Wood: Bailyn’s The Ideological Origins of the American Revolution has stood up amazingly well over the past fifty years, and I believe it remains the most important book ever written about the American Revolution. It opened up entirely new ways of looking at the Revolution that have reverberated throughout both the scholarly and the public worlds over the past half century. Even many of those who criticize or dismiss it have been influenced by it, often without realizing or acknowledging that influence.

What Bailyn discovered in the pamphlets of the Revolution was not just a scattered collection of principles and values but, more important, an elaborate pattern of ideas and beliefs that formed a map of social reality that no historian had quite seen before. Although Bailyn drew on the work of other scholars to create this pattern of ideas, he was the one who put the diffuse parts together.

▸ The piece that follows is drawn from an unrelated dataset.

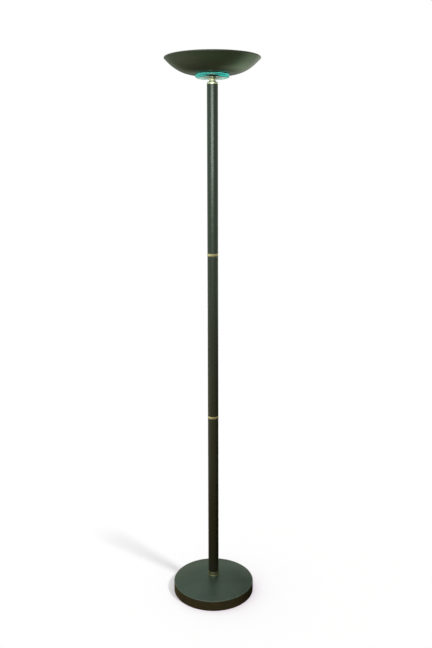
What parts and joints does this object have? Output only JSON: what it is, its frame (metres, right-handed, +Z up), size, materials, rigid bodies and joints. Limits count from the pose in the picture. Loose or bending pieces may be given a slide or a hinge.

Brown: Bailyn’s writing was vivid and active. He organized chapters and books to pose and answer questions, rather than provide descriptions. He used adjectives to describe subjects, not the author’s or reader’s response to the subject. In his writing there is both brevity and complexity. He makes arguments with illustrations. Most of all, he was direct and economical. He never wasted the reader’s time with flourishes.

Among Bailyn’s many works, my favorites are those I read earliest in my career: Education in the Forming of American Society (1960) and The Ideological Origins of the American Revolution. Very close to these is The Ordeal of Thomas Hutchinson (1974), one of the two or three best biographies I have ever read. This tour de force reveals a depth of understanding of Hutchinson in the contexts of colonial and British politics that is instructive at many levels.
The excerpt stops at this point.